The rectangular field-turfed facility, formerly known as Raider Field but now to be named Joanne Merrill Field after the school’s current and longtime athletic director, has a new structure on the near side containing bleachers seating about 500, topped by a huge press box, and attached building that includes home and visiting team locker rooms (four – three for Rivier teams and one visitors locker room), a trainer’s room, officials room, laundry room, rest rooms, and storage areas. The press box for Merrill Field is big enough that it can double as a conference room.
“We just feel like it shows the committement the school’s made to athletics, and the experience for our student athletes,” Merrill said. “It’s beautiful. When Rivier does things, they do it first class. They do it well, they build it well. I think it’s the nicest facility in our conference (the Great Northeast Athletic Conference).”
“It’s a great investment that the school is showing in itself,” Rivier baseball coach and sports information director Anthony Perry said. “When you look at these facilities, they’re probably the best at least in the state of New Hampshire dor Division III and maybe New England.”
What will all that translate into?
“I hope just some more and different athletes looking at us,” Merrill said. “I think we’ve got the kind of academic programs that they want, and just more looks at us, some of the better athletes.”
In other words, a destination. According to Merrill and Perry, there has already been interest from the New Hampshire Interscholastic Athletic Association to hold one of its post season championship softball tournaments at Riv next spring, and possibly lacrosse, and then even soccer in the fall of 2020.
The press boxes for both facilities are or will be equipped with wi-fi and hardwire internet connections. That will allow for the school to well-publicize its events over the web. It was doing that already with live stats and game streaming for men’s and women’s basketball and volleyball
“For the first time in the history all of our outdoor events will be broadcast on the internet,” Perry said. “Previously it was just those in the ‘Doon (Muldoon Center, which in turn was renovated several years ago).
“It’s fantastic. Now we have the facilities to really showcase our student athletes, and attract the student athletes we’ve been trying to attract but always get beat out because of our facilities. … It makes the student athlete experience that much better.”
From an administrative standpoint, Merrill loves the press boxes. “We won’t be standing out in the snow (lacrosse season starts late February) and rain to watch games,” she said with a grin.
Constructrion began for the facility last October and the finishing touches should be completed within a couple of weeks, in time for a certificate of occupancy to be given to the school for the Raider women’s soccer home game Sept. 5. A dedication ceremony is planned for the weekend of Sept. 21.
Perry and softball coach Mike Holloran – Holloran was just named interim field hockey coach — had always come up occasionally to check on the progress.
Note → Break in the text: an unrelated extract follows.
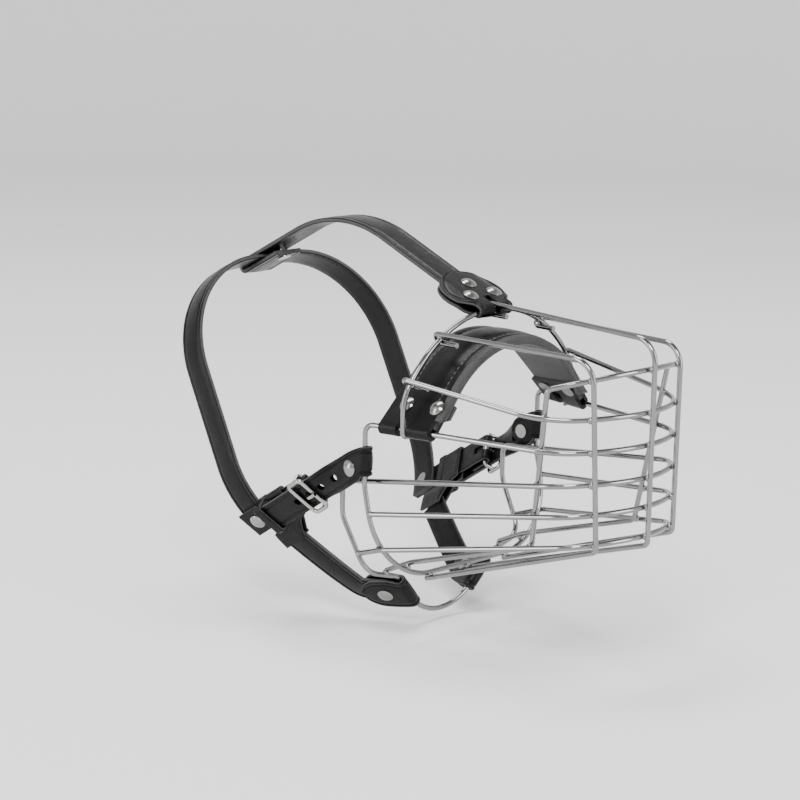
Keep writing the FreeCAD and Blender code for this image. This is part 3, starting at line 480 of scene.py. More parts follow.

But last weekend Perry was floored.
Perry likens the transformation to what happened to Holman Stadium back in 2002, when new seats, press box, and luxury suites were added.
“It went from being a little quaint stadium where you wanted to go and once the renovations came it was ‘Wow’,” Perry said. “Now here fans have a place to sit instead of having to bring lawn chairs.”
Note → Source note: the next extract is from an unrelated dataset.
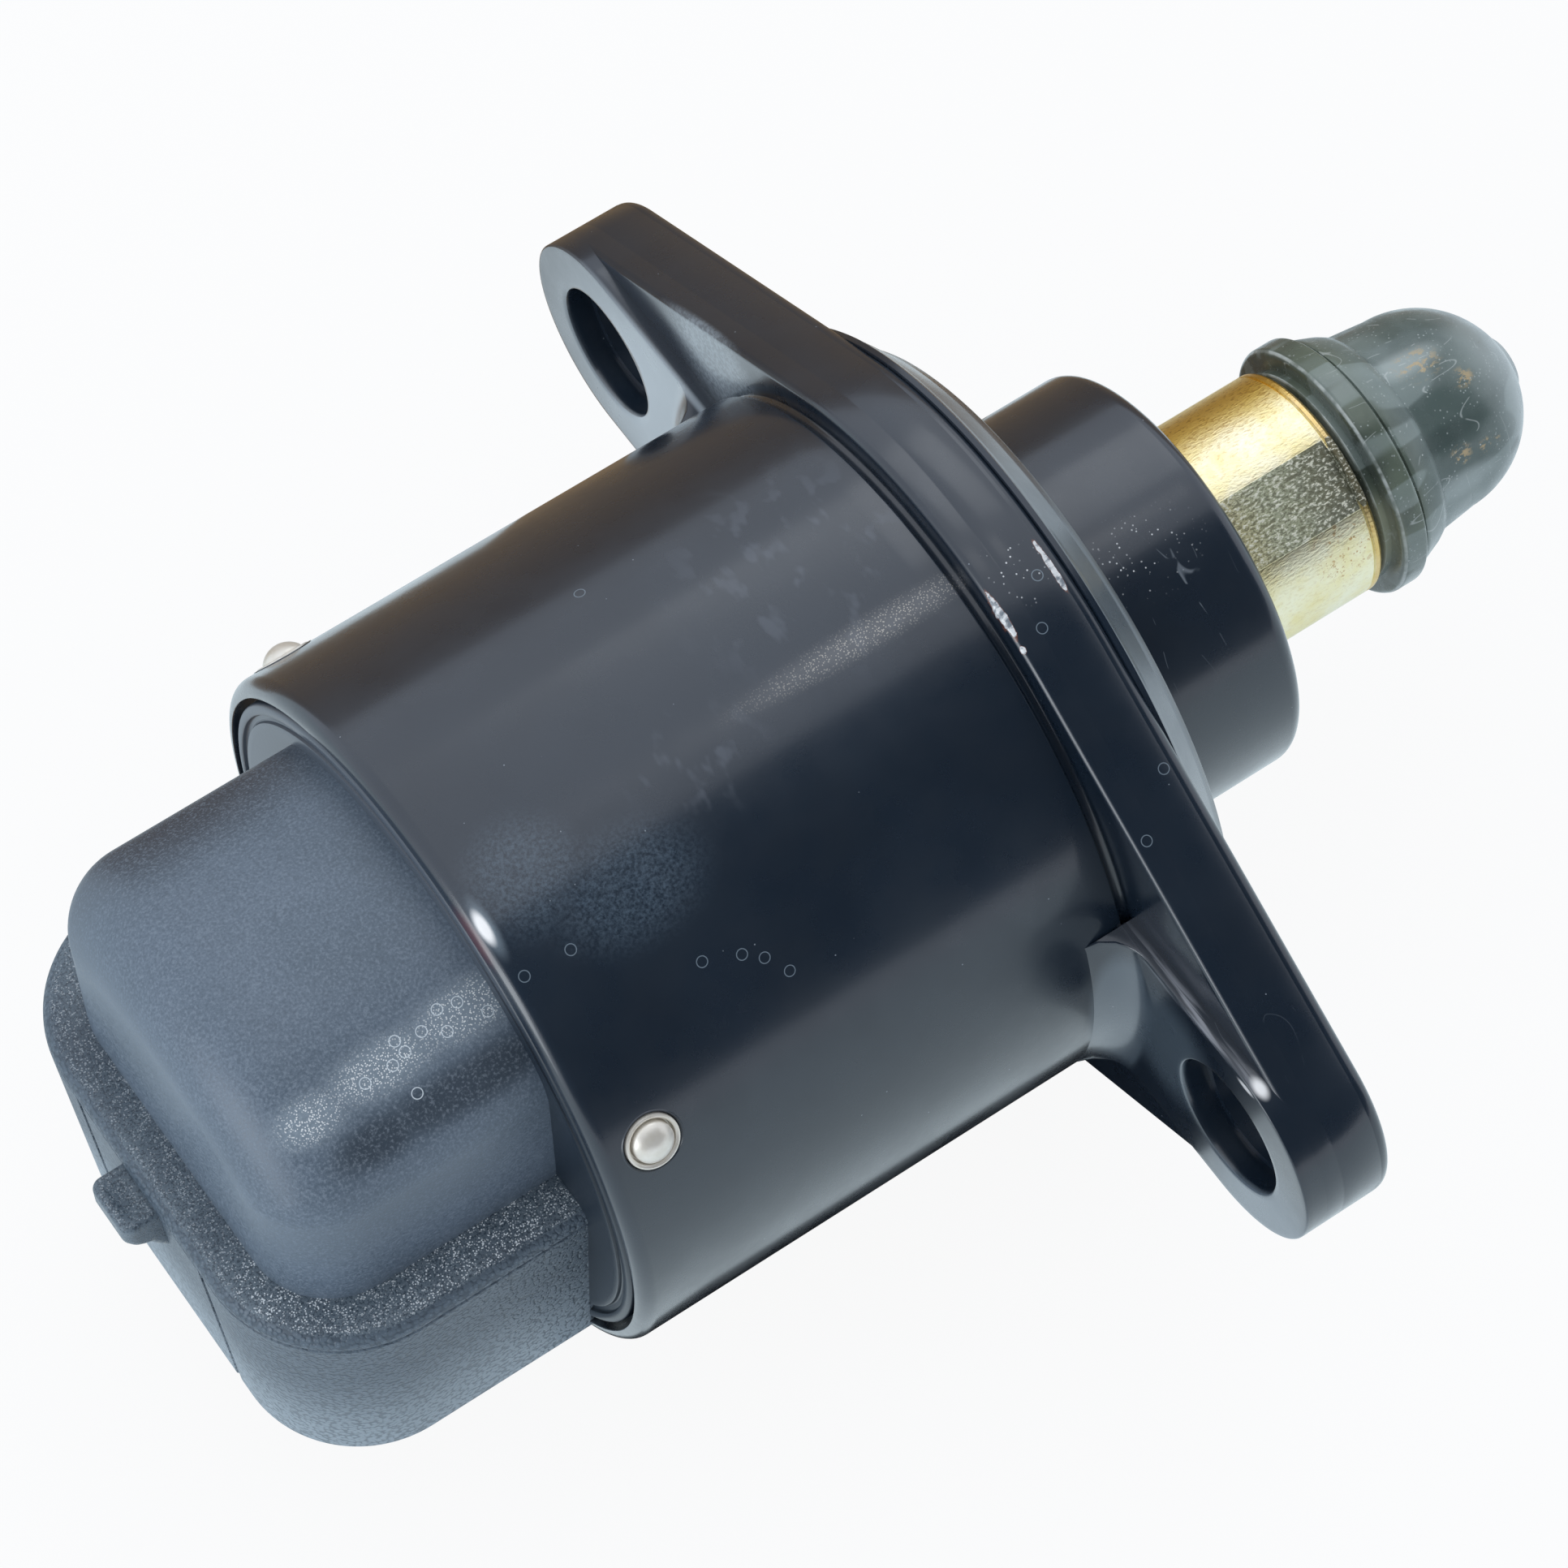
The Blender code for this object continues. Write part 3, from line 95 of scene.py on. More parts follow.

The size of the home locker rooms are an eye-opener, one is big enough for about 30-35 student athletes, suitable for lacrosse which has large rosters. A garage door will separate that from a smaller locker room. There will be lockers in the three home team rooms – in the fall they will be for men’s soccer, women’s soccer, and field hockey, and in the spring men’s lacrosse, women’s lacrosse, and softball. The visitors room won’t have lockers but benches with hooks on the wall.
“Once its all finished, the (players) will be blown away,” Perry said.
“The main thing for our athletes are the team rooms,” Merrill said. “The experience in the locker room is one of the biggest parts of being on a team, anyway.”
“I think it looks great, I’m really excited to have it for my senior year,” said Raider senior soccer forward Keara Sheehan of Chelmsford, Mass.
She added that if she were a recruit, “Oh I definitely think it would make me want to come here.”
“Throughout the summer we noticed the changes, and it’s happened really quick,” Raider junior defender Carley Bostwick of Lowell. “It looks like a whole different world. And all the parents are excited, too, because they have a place to sit. It’d be great to get out there and win some games for the fans. I get two years there.”
Merrill Field is also has an outline of a softball diamond on the near side, so games/practices can take place there in case of snow, certainly common here in March. Meanwhile, a key for the student-athletes is having their own locker rooms right at the facility, rather than carting everything, equipment, etc. up the hill.
“Game changer for sure,” Hutchinson said. “The whole energy will change for the team. Pre-game warmup, all that, it’ll be nice for those cold games to be able to go into the locker room and get warm.”
Hutchinson brought recruits through the contruction phases. The reaction?
“Wow,” she said. “And even the softball diamond. If I’m a softball player, it’s exciting to see the progress we’ve made.”
Next on Merrill’s wish list would be a field house which would allow a second venue for indoor sports practices, but she won’t be greedy. There is construction of a new science center next to the Muldoon Center, home for hoop and volleyball, so parking for those events will have to be elsewhere on campus for a time.
Fans who are going to the games at the new outdoor facility can park in the lot behind Silvia Trotter Hall, and take the concrete steps up to the Pavilion. The Rivier Athletic Pavilion is said to be at one of, if not the highest point in the city.
“It’s beautiful up there,” Merrill said. “You just go up there, the whole vista, and it’s pretty impressive.
“It’s just a beautiful facility. I’ve seen it go up, but just to be up there, looking at it, it’s an eye opener.”
Or, as the coaches might say, a game changer – for the future, that is, of Rivier athletics.